O Brasil tem um problema de aproveitamento de recursos. O comum dos brasileiros come má carne, mau peixe. Porque ainda é assim?
Existe uma desconexão enorme, uma falha
grande na educação. Vocês estão novamente à nossa frente. O jovem português aprende a valorizar um bom peixe, uma carne que vem do campo. No Brasil, não estamos autorizados a trabalhar com carne diretamente do campo. Tem de passar por um frigorífico. É uma ditadura das grandes empresas.

E é uma luta constante.
E sem fim, para já. Quando você se vê como um cozinheiro ativista, às vezes tem que lutar por causas que nem você mesmo acredita.

Mas já ganhou algumas. Numa altura em que os brasileiros não achavam que o arroz e feijão eram dignos, trouxe-os para o D.O.M. e disse: «A nossa comida pode ter qualidade mundial».
Tem a ver com o cenário dos anos 1990. Um chef chegava e fazia foie-gras, trufa. Parecia ser bom a fazer coisas que nunca ninguém tinha comido. Quer mostrar que é bom chef? Faz o que eu conheço. Falando de forma exagerada, fazer arroz e feijão em Portugal não é ser bom chef. Aqui, ser bom é fazer açordas, peixe, caldeirada. Esse é o fundamento da gastronomia. O que é a alta cozinha? Ela nasce do ato de fazer melhor o que toda a gente faz. É assim que deveria ser.

E acessível a todos?
Seria lindo fazer a alta cozinha para todos, mas é cara. Temos de ser realistas. Eu tenho um restaurante em São Paulo que custa 20 euros a refeição – o Dalva e Vito. Talvez a comida que eu faça no D.O.M. não seja para todos. Mas é para todos os dias? Não. Estamos a oferecer uma experiência.

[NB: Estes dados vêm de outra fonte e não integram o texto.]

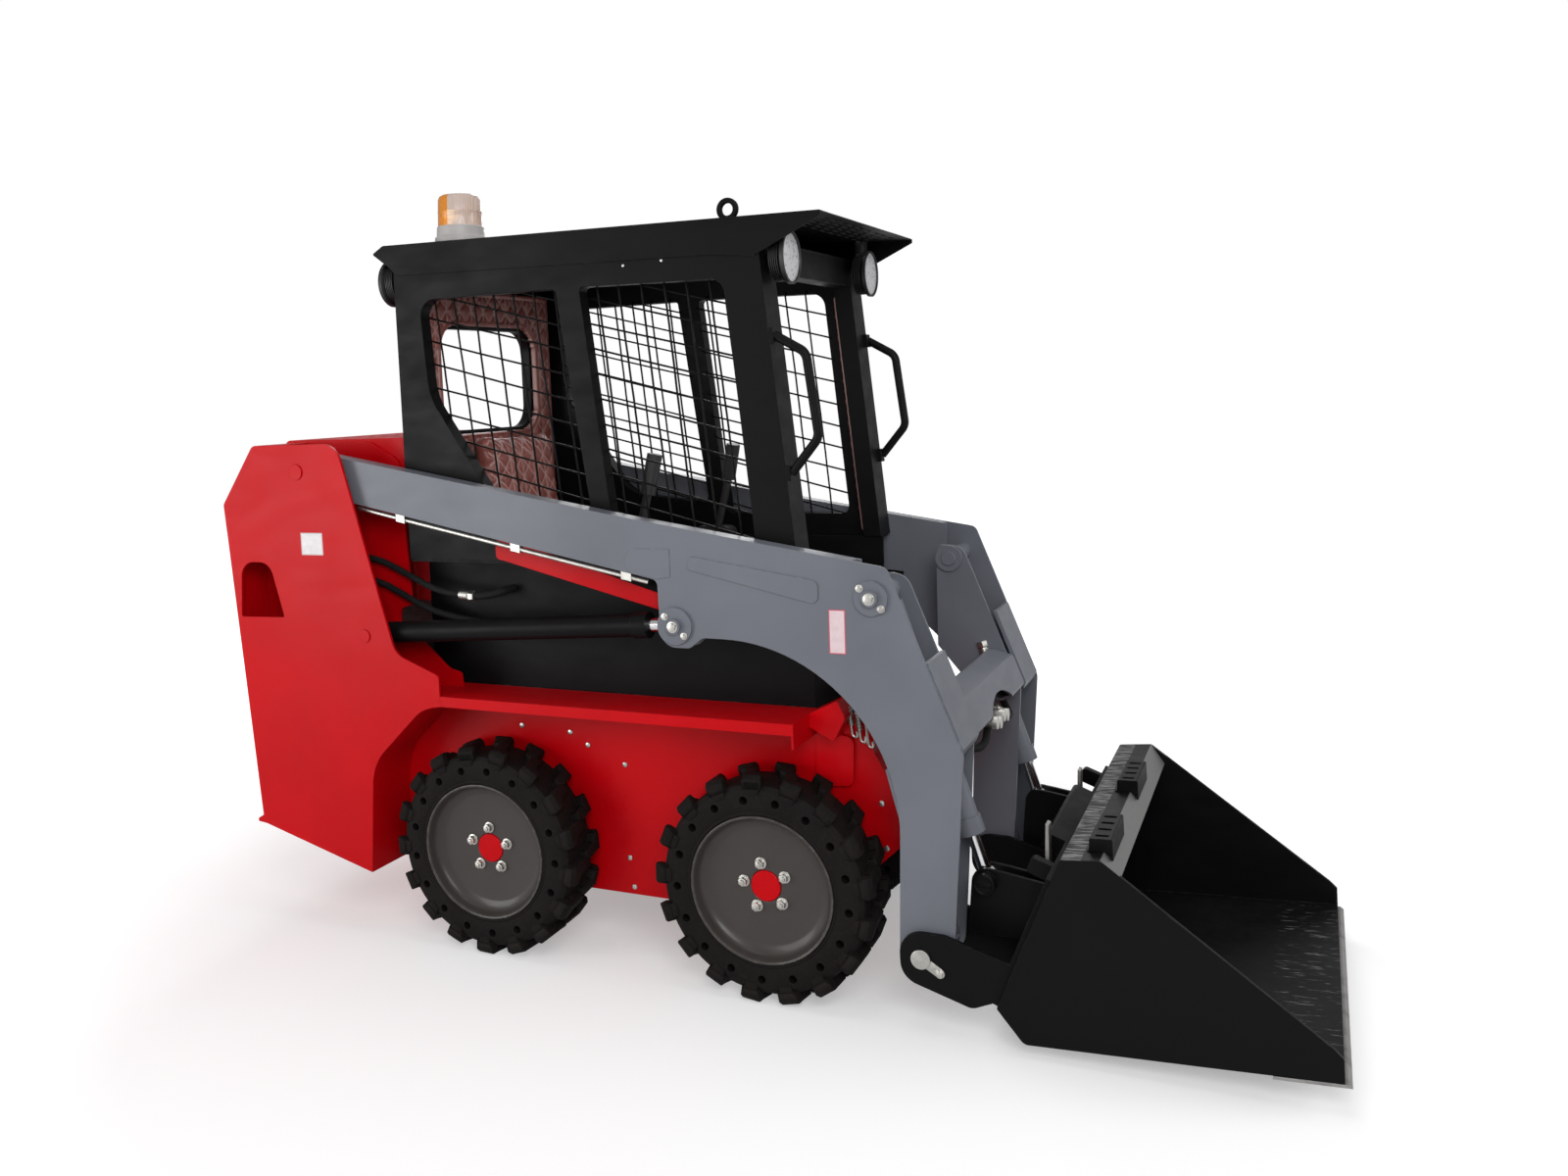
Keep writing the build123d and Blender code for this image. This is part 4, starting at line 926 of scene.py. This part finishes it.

Chega ao momento da carreira em que alcançou sucesso. O que vem depois?
Neste momento, o que me fascina é a questão do ativismo, da sustentabilidade. Busco cada vez mais a coerência entre o que eu falo, o que eu faço e o que eu sirvo. Sem perfeições, porque acho a perfeição uma utopia. Mas a aproximação dela é um compromisso.